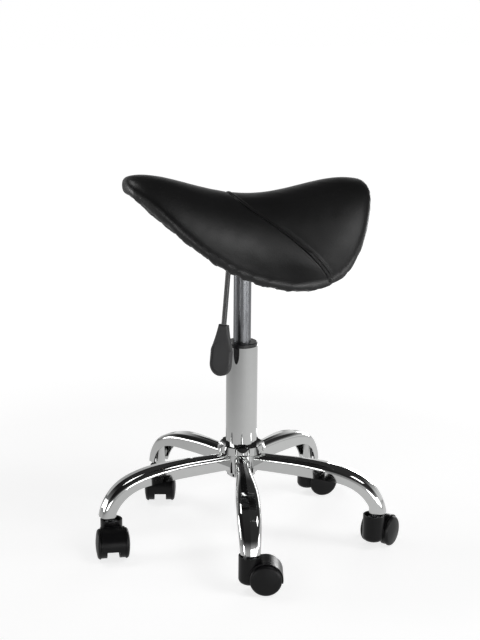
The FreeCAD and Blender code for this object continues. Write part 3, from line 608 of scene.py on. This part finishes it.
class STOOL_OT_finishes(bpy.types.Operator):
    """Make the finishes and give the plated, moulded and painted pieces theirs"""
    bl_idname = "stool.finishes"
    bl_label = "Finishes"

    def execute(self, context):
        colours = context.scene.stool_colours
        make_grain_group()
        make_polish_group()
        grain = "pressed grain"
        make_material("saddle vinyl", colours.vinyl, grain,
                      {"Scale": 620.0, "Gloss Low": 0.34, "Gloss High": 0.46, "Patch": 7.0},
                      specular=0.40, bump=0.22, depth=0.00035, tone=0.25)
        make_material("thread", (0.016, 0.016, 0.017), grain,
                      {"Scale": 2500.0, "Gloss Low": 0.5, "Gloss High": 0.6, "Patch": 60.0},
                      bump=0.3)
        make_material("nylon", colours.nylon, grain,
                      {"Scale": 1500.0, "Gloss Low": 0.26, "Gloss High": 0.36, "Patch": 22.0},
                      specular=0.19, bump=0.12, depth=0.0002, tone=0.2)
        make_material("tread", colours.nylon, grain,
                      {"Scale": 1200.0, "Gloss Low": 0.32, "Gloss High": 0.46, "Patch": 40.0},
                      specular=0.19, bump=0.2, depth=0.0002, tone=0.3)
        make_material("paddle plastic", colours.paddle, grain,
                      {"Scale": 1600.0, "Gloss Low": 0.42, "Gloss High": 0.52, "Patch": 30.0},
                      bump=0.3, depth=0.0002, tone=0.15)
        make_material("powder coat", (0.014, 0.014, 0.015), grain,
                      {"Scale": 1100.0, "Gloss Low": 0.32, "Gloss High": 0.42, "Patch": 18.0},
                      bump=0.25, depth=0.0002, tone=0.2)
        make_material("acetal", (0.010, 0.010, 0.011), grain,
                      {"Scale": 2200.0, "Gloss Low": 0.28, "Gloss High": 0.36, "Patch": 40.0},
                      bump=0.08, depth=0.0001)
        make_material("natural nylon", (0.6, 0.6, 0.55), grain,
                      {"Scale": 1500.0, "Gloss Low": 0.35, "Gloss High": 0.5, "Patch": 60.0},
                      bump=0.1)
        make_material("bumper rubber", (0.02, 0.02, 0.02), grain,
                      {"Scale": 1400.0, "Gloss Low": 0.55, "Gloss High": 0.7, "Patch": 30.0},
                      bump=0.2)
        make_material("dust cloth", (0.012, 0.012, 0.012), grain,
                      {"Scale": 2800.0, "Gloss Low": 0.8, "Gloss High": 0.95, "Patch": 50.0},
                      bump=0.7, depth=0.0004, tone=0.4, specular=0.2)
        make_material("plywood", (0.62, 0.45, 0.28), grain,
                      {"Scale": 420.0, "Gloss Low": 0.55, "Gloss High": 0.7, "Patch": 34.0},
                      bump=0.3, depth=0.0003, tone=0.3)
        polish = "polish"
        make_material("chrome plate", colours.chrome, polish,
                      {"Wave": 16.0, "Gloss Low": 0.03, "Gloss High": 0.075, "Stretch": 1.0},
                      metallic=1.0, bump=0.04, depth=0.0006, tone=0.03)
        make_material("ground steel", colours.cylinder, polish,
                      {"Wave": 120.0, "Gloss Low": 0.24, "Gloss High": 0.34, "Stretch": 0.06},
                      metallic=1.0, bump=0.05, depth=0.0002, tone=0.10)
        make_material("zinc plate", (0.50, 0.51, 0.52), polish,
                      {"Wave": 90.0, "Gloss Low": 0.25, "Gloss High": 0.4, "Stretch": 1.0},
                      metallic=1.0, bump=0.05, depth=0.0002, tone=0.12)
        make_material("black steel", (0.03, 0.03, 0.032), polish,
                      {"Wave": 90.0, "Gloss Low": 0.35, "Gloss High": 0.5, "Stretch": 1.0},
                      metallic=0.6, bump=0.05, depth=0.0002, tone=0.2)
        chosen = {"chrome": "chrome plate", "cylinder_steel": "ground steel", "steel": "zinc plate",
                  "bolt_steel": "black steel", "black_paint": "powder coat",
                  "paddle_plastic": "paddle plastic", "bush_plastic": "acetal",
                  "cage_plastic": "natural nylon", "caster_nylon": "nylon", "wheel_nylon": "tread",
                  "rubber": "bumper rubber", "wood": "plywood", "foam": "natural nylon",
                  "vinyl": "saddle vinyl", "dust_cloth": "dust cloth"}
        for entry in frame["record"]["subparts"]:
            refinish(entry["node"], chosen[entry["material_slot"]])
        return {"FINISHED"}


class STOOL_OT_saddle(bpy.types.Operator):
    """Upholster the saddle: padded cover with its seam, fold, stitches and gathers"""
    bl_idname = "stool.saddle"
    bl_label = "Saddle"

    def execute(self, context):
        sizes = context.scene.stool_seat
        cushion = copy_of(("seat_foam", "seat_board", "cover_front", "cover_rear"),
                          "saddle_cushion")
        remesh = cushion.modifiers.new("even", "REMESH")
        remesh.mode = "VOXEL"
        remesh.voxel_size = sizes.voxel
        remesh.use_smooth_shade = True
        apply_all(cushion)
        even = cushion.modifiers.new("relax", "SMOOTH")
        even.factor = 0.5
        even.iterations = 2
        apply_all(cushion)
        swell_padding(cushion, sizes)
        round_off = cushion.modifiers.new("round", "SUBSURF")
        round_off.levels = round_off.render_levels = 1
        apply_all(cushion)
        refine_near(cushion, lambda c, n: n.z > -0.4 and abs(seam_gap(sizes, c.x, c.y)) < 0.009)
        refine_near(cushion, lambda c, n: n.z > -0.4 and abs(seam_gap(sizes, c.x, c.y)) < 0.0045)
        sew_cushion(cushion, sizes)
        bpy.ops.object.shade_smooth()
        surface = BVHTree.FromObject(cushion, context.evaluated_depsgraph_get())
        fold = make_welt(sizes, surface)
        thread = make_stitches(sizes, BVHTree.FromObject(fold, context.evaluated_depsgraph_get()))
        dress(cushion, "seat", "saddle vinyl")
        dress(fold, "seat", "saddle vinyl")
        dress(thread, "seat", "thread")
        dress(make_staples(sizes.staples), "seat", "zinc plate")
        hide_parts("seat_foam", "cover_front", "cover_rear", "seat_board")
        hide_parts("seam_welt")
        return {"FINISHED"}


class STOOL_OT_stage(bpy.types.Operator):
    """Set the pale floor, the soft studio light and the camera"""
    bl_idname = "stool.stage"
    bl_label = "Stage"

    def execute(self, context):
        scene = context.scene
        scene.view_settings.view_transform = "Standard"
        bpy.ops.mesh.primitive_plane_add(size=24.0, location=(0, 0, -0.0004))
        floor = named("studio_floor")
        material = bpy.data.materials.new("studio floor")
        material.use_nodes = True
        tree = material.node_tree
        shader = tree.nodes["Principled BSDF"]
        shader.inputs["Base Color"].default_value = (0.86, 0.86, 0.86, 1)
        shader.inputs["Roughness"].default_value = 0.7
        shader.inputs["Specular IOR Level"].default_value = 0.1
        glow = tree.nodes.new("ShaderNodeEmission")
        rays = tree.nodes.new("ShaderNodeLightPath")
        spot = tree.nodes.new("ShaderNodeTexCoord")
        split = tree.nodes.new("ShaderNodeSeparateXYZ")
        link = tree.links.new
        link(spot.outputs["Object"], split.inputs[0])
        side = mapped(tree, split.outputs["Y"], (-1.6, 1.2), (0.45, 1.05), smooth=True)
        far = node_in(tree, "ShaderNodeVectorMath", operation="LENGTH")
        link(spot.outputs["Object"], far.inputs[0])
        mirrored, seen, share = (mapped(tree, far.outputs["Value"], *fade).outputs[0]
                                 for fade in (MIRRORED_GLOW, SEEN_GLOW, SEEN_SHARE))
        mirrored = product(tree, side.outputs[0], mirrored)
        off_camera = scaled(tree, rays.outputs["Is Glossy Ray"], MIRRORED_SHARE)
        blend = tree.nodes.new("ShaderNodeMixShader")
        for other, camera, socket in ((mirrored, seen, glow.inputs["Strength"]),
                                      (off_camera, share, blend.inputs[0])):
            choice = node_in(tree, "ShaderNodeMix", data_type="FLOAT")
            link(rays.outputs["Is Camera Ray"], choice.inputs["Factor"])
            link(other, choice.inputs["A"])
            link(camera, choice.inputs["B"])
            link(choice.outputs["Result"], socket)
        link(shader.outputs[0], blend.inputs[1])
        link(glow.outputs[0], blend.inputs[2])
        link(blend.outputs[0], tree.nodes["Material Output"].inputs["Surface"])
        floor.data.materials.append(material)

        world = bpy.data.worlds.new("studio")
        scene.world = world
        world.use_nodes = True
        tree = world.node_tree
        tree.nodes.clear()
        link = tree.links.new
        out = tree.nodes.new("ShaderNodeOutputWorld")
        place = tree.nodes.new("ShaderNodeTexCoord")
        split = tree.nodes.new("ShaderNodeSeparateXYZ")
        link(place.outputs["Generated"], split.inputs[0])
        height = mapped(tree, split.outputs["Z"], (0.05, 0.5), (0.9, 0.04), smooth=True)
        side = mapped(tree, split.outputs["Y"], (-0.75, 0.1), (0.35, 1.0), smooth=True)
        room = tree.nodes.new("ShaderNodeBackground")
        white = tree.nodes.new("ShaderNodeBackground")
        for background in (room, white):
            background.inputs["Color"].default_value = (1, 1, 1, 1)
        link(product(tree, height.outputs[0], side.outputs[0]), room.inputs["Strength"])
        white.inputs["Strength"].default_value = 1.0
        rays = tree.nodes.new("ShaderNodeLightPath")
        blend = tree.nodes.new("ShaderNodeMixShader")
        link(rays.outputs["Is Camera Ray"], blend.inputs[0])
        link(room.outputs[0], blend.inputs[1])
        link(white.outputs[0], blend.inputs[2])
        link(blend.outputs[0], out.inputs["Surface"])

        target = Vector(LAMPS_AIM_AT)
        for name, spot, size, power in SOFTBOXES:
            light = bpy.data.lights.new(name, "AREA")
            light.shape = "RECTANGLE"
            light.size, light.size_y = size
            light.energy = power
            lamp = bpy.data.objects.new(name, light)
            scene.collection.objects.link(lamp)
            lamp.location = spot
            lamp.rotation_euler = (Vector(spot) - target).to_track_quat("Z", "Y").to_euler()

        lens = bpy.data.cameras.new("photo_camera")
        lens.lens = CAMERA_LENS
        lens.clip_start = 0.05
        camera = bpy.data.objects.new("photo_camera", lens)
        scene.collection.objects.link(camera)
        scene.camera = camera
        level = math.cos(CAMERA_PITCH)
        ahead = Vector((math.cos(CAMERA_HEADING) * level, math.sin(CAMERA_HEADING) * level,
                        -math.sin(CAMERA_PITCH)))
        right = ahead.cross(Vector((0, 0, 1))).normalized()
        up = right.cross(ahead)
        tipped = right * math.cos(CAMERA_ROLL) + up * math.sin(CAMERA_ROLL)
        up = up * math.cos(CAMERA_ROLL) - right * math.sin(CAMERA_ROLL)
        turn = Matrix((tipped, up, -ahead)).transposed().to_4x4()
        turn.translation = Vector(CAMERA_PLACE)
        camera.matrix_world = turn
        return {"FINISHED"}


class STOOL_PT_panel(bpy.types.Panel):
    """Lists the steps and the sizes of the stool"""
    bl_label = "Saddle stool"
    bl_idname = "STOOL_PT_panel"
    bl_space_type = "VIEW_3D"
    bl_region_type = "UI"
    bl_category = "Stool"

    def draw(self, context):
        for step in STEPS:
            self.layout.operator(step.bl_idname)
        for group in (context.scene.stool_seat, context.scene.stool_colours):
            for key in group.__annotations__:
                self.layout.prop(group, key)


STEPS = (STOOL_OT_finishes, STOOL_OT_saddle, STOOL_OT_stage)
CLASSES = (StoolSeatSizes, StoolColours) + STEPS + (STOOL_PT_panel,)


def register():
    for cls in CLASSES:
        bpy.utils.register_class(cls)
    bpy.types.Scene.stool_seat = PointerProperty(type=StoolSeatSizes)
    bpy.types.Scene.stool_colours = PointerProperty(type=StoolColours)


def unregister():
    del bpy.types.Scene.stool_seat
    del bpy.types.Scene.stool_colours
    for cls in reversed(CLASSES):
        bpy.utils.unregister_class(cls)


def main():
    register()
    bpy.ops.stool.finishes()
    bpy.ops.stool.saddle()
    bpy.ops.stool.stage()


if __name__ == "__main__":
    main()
==
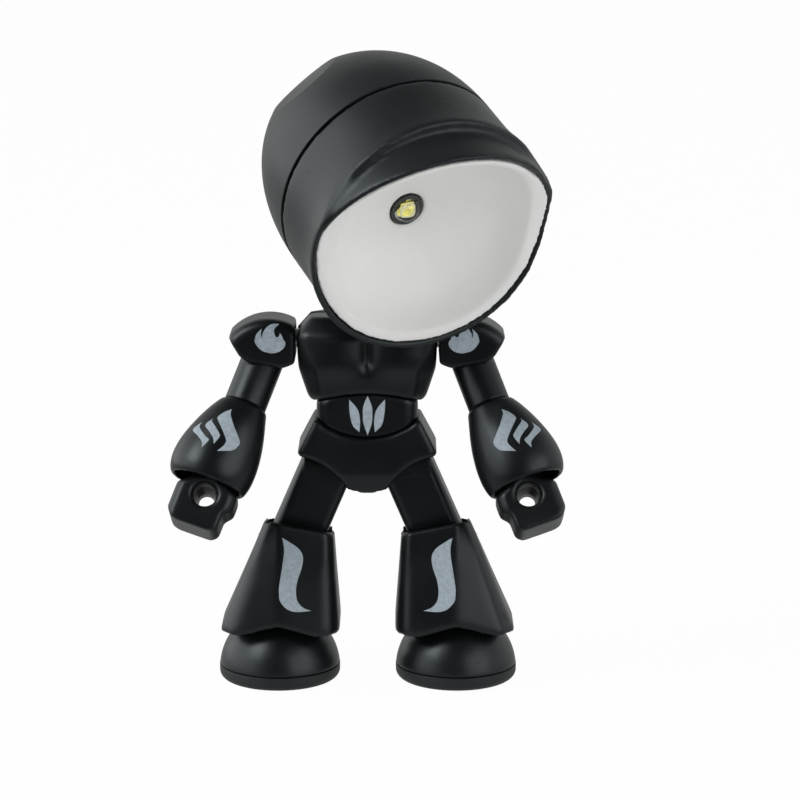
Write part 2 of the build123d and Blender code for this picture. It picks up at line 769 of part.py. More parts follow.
* * *
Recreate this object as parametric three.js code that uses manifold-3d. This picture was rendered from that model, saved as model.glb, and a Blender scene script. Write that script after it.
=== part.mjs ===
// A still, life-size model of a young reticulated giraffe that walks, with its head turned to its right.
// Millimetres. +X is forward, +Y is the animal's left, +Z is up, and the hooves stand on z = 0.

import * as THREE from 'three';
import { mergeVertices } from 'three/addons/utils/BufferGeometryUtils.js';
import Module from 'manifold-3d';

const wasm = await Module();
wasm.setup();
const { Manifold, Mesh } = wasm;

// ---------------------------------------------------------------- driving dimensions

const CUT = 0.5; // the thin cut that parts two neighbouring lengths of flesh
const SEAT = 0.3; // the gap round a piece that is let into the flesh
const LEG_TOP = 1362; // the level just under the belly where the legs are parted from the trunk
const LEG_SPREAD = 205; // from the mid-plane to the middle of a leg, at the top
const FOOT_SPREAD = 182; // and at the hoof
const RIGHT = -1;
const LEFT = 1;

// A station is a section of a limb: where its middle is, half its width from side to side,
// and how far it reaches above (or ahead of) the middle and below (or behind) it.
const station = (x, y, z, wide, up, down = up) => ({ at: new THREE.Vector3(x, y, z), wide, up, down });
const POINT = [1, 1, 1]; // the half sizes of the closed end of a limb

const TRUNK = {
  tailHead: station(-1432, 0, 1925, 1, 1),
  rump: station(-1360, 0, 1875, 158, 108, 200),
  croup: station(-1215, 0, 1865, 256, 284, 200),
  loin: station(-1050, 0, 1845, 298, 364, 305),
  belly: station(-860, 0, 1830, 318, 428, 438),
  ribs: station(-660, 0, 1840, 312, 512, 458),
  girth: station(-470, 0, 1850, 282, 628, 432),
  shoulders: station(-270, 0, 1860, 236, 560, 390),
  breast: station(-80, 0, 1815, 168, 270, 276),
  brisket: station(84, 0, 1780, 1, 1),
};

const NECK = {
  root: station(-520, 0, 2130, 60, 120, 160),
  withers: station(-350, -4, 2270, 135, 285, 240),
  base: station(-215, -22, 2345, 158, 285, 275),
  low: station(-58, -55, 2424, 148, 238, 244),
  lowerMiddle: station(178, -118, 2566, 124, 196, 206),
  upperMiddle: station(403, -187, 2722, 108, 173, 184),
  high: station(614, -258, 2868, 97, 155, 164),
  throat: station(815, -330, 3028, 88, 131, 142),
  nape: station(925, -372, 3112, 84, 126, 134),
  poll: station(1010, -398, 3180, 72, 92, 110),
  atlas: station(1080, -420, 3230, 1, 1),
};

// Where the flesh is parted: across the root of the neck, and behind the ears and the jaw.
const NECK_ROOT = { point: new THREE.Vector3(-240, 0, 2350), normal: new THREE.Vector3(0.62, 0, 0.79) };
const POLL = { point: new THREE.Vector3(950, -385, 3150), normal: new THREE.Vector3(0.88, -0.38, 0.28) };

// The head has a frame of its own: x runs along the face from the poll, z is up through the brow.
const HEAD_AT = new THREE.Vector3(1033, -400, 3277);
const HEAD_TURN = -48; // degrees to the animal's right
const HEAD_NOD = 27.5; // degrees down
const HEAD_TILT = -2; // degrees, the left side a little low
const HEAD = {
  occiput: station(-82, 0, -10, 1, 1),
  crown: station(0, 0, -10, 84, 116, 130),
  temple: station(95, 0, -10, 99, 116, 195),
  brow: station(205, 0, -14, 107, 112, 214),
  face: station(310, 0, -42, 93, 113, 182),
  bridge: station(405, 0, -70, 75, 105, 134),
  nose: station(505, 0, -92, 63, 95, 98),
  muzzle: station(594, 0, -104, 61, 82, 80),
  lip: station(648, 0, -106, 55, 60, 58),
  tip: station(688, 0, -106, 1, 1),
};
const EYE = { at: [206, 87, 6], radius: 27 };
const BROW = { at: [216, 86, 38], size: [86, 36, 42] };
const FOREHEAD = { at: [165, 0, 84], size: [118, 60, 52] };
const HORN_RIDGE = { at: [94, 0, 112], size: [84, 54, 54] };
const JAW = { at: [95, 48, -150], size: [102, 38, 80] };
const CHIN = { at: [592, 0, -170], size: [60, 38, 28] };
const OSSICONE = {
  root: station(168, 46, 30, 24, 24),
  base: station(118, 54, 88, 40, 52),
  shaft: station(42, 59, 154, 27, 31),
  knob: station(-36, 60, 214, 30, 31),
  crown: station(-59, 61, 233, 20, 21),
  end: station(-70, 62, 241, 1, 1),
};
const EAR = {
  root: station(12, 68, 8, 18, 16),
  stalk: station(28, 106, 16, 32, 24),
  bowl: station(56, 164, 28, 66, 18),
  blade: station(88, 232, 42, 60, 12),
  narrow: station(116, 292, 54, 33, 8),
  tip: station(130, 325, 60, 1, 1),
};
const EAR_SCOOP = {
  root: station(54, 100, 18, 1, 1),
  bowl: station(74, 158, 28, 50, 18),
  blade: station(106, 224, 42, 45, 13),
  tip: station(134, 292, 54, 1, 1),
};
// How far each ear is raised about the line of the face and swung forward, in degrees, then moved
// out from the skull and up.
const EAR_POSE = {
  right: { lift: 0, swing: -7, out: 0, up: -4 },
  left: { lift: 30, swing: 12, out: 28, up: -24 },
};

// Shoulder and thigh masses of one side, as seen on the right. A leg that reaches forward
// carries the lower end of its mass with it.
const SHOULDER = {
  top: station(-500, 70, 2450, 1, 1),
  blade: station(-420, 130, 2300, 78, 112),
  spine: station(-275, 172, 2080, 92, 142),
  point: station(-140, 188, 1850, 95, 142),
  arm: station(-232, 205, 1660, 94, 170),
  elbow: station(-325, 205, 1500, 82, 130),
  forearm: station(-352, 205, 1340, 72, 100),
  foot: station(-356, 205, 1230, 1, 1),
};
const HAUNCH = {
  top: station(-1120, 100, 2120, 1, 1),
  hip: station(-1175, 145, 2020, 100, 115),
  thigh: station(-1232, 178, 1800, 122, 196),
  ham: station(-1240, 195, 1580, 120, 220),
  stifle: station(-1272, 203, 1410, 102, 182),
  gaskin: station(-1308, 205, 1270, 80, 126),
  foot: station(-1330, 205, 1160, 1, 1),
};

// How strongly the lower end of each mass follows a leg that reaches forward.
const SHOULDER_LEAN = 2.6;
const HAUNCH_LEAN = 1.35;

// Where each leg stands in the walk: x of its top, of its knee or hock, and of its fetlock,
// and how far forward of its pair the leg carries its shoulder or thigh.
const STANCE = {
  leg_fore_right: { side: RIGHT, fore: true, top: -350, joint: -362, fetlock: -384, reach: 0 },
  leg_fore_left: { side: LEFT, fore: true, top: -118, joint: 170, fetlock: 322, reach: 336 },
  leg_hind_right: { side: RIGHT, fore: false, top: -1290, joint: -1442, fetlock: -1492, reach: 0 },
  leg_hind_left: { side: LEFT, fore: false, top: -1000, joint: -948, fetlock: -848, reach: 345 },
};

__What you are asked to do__
Write out each line of the data that holds the string "this".

__Expected answer__
The FreeCAD and Blender code for this object continues. Write part 3, from line 608 of scene.py on. This part finishes it.
Write part 2 of the build123d and Blender code for this picture. It picks up at line 769 of part.py. More parts follow.
Recreate this object as parametric three.js code that uses manifold-3d. This picture was rendered from that model, saved as model.glb, and a Blender scene script. Write that script after it.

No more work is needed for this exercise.